For hands-on exploration, users may review the platform mechanics and developer APIs, and if they wish to test markets directly, the polymarket official site is a practical starting point to inspect markets, order books, and wallet integrations.

FAQ

Q: How does adding liquidity affect my exposure to resolution risk?

A: Providing liquidity—whether by posting limit orders on a CLOB or by seeding an on-chain pool—means you hold an inventory of outcome shares. Those shares are claimable for $1.00 if they win and are worthless if they lose. The key difference from spot-market liquidity provision is that outcome shares can become illiquid or disputed before resolution; your capital may be locked and subject to oracle disputes. Treat liquidity provision as simultaneously a market-making and credit-type exposure.

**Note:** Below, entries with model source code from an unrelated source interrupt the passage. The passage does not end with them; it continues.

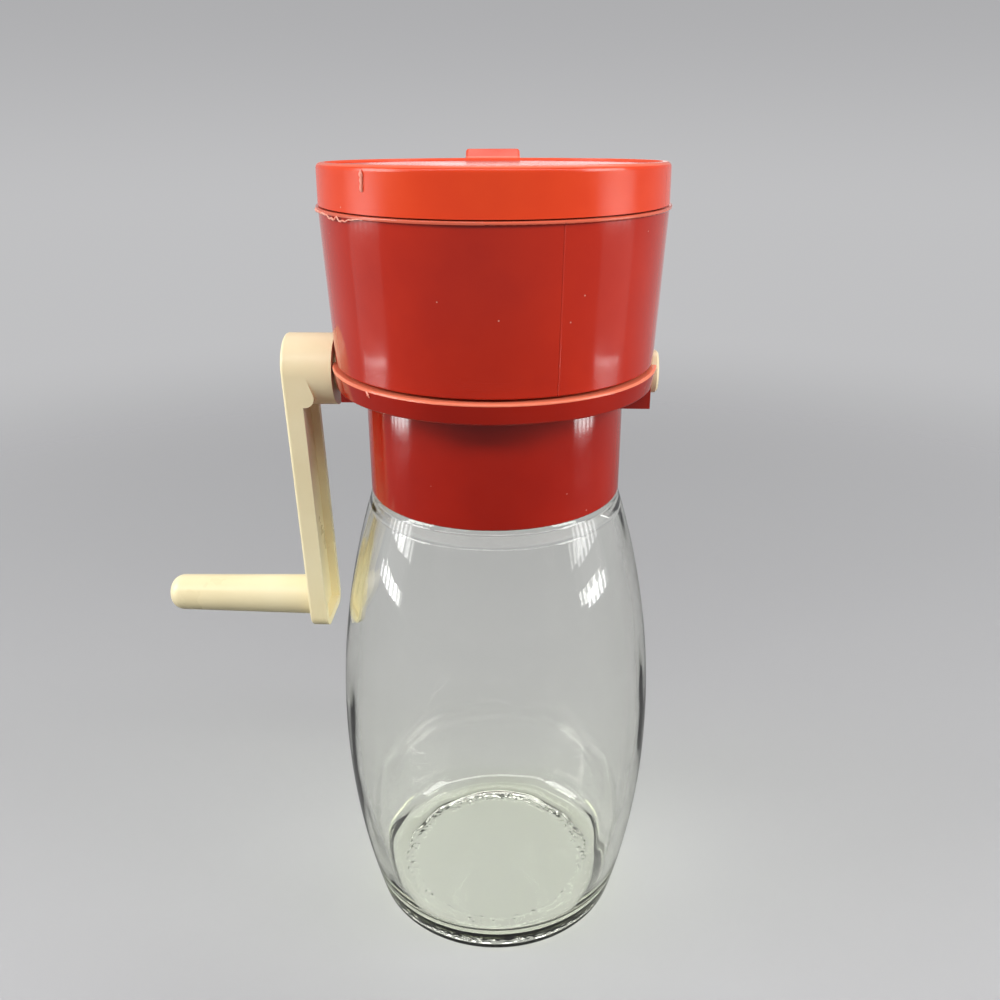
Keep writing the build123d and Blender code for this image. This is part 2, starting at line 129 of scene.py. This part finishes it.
def rounded(corners, steps):
    """Points of an outline from its (radius, height, rounding) corners, with an arc at each rounding."""
    points = []
    for i, (r, z, rounding) in enumerate(corners):
        here = Vector((r, z))
        if rounding == 0:
            points.append(here)
            continue
        back = (Vector(corners[i - 1][:2]) - here).normalized()
        onward = (Vector(corners[(i + 1) % len(corners)][:2]) - here).normalized()
        half = back.angle(onward) / 2
        middle = here + (back + onward).normalized() * rounding / sin(half)
        first = here + back * rounding / tan(half) - middle
        last = here + onward * rounding / tan(half) - middle
        turn = pi - 2 * half
        for share in spaced(0, 1, steps):
            points.append(middle + (first * sin((1 - share) * turn) + last * sin(share * turn)) / sin(turn))
    return points


def mesh_piece(name, points, faces):
    """A new object with its origin at the jar's foot, and its faces turned outwards."""
    mesh = bpy.data.meshes.new(name)
    mesh.from_pydata(points, [], faces)
    piece = bpy.data.objects.new(name, mesh)
    bpy.context.scene.collection.objects.link(piece)
    form = bmesh.new()
    form.from_mesh(mesh)
    bmesh.ops.recalc_face_normals(form, faces=form.faces)
    form.to_mesh(mesh)
    form.free()
    return piece


def turned(name, outline, steps, bend):
    """A piece turned round the upright axis from a closed outline, each of its points moved by bend."""
    points = []
    rings = []
    for k, (r, z) in enumerate(outline):
        if r < hair:
            rings.append([len(points)])
            points.append((0, 0, z))
            continue
        rings.append(range(len(points), len(points) + steps))
        for j in range(steps):
            angle = 2 * pi * j / steps
            at_r, at_z = bend(k, r, z, angle)
            points.append((at_r * cos(angle), at_r * sin(angle), at_z))
    faces = []
    for low, high in zip(rings, rings[1:] + rings[:1]):
        if len(low) == 1 and len(high) == 1:
            continue
        for j in range(steps):
            after = (j + 1) % steps
            if len(low) == 1:
                faces.append((low[0], high[after], high[j]))
            elif len(high) == 1:
                faces.append((low[j], low[after], high[0]))
            else:
                faces.append((low[j], low[after], high[after], high[j]))
    return mesh_piece(name, points, faces)


def smooth(piece, angle):
    """Smooth shading, with edges sharper than an angle in degrees left sharp."""
    piece.data.shade_smooth()
    piece.data.set_sharp_from_angle(angle=radians(angle))


glass_outside = rounded(
    [(0, push_up, 0), (dome_r - (rest_r - dome_r) / dome_rows, push_up, 0), (dome_r, push_up, 0)]
    + [(r, dome_z(r), 0) for r in spaced(dome_r, rest_r, dome_rows)[1:-1]]
    + [(rest_r, 0, 0), (knurl_r, 0, 0), (side_r(0), 0, heel_round)]
    + [(side_r(z), z, 0) for z in spaced(side_foot_z, ledge_z - side_foot_z, 80)]
    + [(side_r(ledge_z), ledge_z, ledge_round), (neck_r, ledge_z, neck_foot_round)]
    + [(neck_r, z, 0) for z in spaced(ledge_z + neck_inset, neck_top_z - neck_inset, 40)]
    + [(neck_r, neck_top_z, rim_round), (bore_r, neck_top_z, inner_rim_round), (bore_r, bore_middle_z, 0)],
    steps=10,
)
glass_inside = rounded(
    [(bore_r, bore_middle_z, 0), (bore_r, ledge_z, inner_shoulder_round)]
    + [(side_r(inner_shoulder_z, jar_wall), inner_shoulder_z, inner_shoulder_round)]
    + [(side_r(z, jar_wall), z, 0) for z in spaced(inner_shoulder_low_z, inner_heel_z, 70)]
    + [(side_r(jar_floor_z, jar_wall), jar_floor_z, inner_heel_round)]
    + [(r, jar_floor_z, 0) for r in spaced(jar_floor_r, 0, 6)],
    steps=14,
)


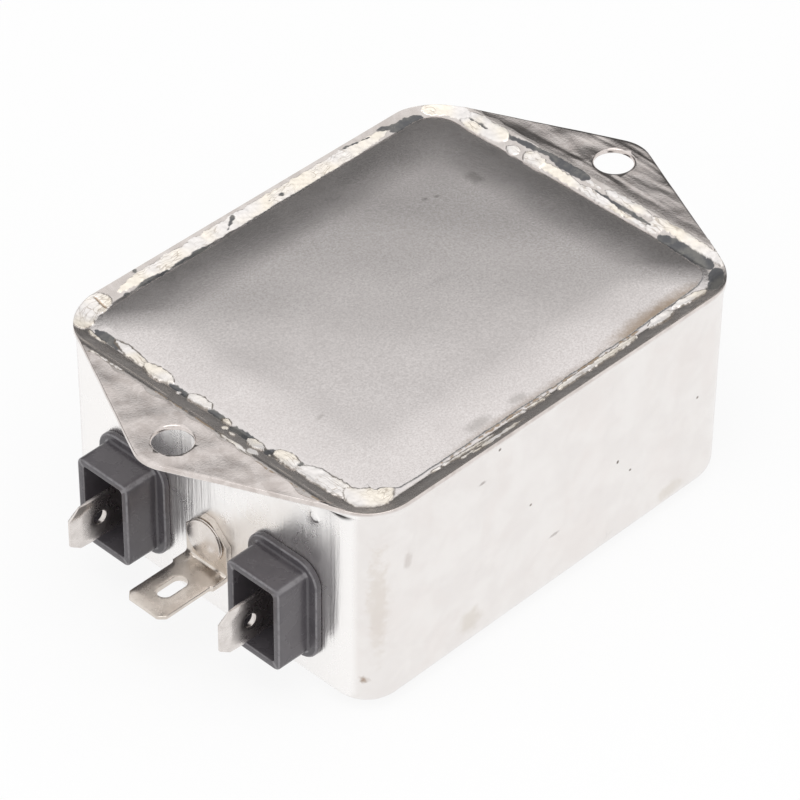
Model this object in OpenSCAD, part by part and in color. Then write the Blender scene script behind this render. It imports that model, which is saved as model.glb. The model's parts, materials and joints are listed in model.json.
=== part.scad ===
// EMI line filter in a drawn metal can with a soldered-in cover.
//
// The filter lies on the closed face of its can.  The origin is the middle of that face.
// X runs from the line end (-X) to the load end (+X), Y runs across the can and Z runs up
// to the open mouth, where the two fixing ears stand out and the cover is soldered in.
// All sizes are in millimetres.

/* [Can] */
// Length over the two end walls
can_length = 64; // [50:0.5:90]
// Width over the two long walls
can_width = 51.6; // [40:0.2:80]
// Height from the closed face to the top of the ears
can_height = 31.1; // [20:0.1:50]
// Thickness of the drawn sheet
sheet = 0.7; // [0.5:0.1:1.2]
// Outside radius of the four upright corners
corner_radius = 5.3; // [3:0.1:9]
// Outside radius around the closed face
base_radius = 3; // [1:0.1:5]

/* [Mouth and ears] */
// Draw radius of the sheet where it turns out over the mouth
mouth_radius = 2; // [1:0.1:4]
// Width of the flange after trimming
flange_width = 52.7; // [40:0.1:82]
// Distance between the two fixing holes
hole_spacing = 75; // [60:0.5:110]
// Diameter of a fixing hole
hole_diameter = 5; // [3:0.1:7]
// Radius of the rounded tip of an ear
ear_tip_radius = 4.75; // [4:0.05:8]
// Radius of the four flange corners
flange_corner_radius = 7; // [3:0.5:12]
// Distance from the middle to the centre of a flange corner
flange_corner_x = 25.8; // [15:0.1:40]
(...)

Q: Can platform operators manipulate prices or outcomes?

A: Operators on audited systems like Polymarket have limited privileges: they can facilitate order matching but cannot directly access user funds or arbitrarily change settled payouts. However, certain off-chain components (order matching servers, oracle relays) create centralization points. Audits reduce protocol-level manipulation risk, but do not eliminate off-chain or oracle-based manipulation paths. Evaluate both contract audits and operational transparency.

Q: When should I prefer a market with deep order book over an AMM-like pool?

A: Prefer deep order books when you need precise execution and want to avoid formulaic pricing that penalizes large trades. Order books are better for strategies that rely on layered orders or time-in-force types. AMMs are useful for instant fills and continuous liquidity, but they can charge implicit slippage for large or informed trades. The right choice depends on your size, horizon, and tolerance for immediate execution versus price control.

Q: What operational checks should I do before placing a large position?

A: Check top-of-book and depth across several price levels, confirm the market’s resolution criteria and designated oracle, test wallet connectivity and settlement times on Polygon, and ensure your key management (single-key vs multisig) matches your exposure. Simulate an exit: how much slippage would you accept, and how long would it take to redeploy funds if resolution is delayed?